Wright-Sirmans was flabbergasted. But that's just the way Hooker rolled, she said.

“Every minute of every conversation revealed something else about her life,” she said. “It’s a life that opened up like a rose, that constantly opened and you’d learn something new.”

A teacher, first and always

Olivia Hooker in her Coast Guard uniform in 1945.
Olivia Hooker, left, in her Coast Guard uniform in 1945.

After graduating in 1937, Hooker was immediately hired to teach third grade in Garfield School on Columbus’ Mt. Vernon Avenue. She taught there for seven years.

By then, it was wartime, and something was still eating at Olivia Hooker. It didn’t sit well with her that, though African Americans had helped build America with their labor, she and other black women were refused entry into the Navy. So she tried to enlist. Twice she was denied.

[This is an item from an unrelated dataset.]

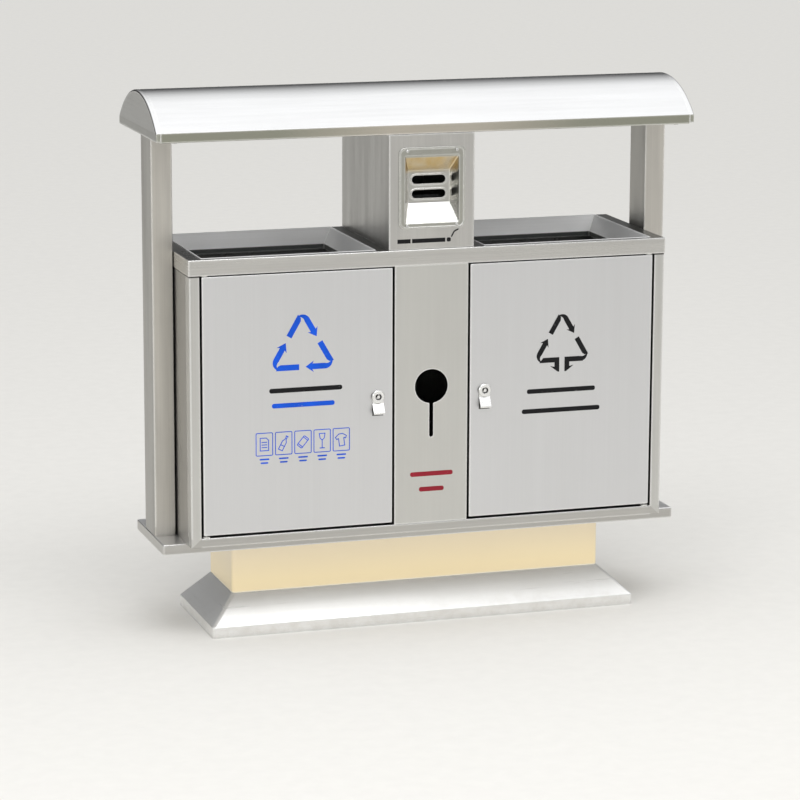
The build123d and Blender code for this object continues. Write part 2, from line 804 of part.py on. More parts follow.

“I wrote to the Secretary of the Navy,” who said she could join the WAVES. But when the Navy dragged its feet, she joined the Coast Guard instead in February 1945. The Coast Guard, she said, became part of the Navy during wartime anyway. She found a path around racism and made history again, this time opening a door for others to enter.

She went on to earn a master’s from Columbia University and a PhD in psychology from University of Rochester. She kept advocating, working with the NAACP in New York to stop a practice of placing black boys into special education when they didn’t need to be.

As a distinguished professor of psychology at Fordham University, she focused her career on children with developmental disabilities. She was director of psychological services at the Kennedy Child Study Center in New York City.

As an organizer of the Tulsa Race Riots Commission, in 1997 she fought to win reparations for victims of the “catastrophe” that hewed her aspirations all those years ago.

In addition to having the Distinguished Diversity Lecture Series named for her, Hooker has been honored by the Coast Guard, the American Psychological Association and President Barack Obama, who called her “a tireless voice for justice and equality.”

Getting over the trauma and hate took years, she said. But how beautifully Olivia J. Hooker responded to it.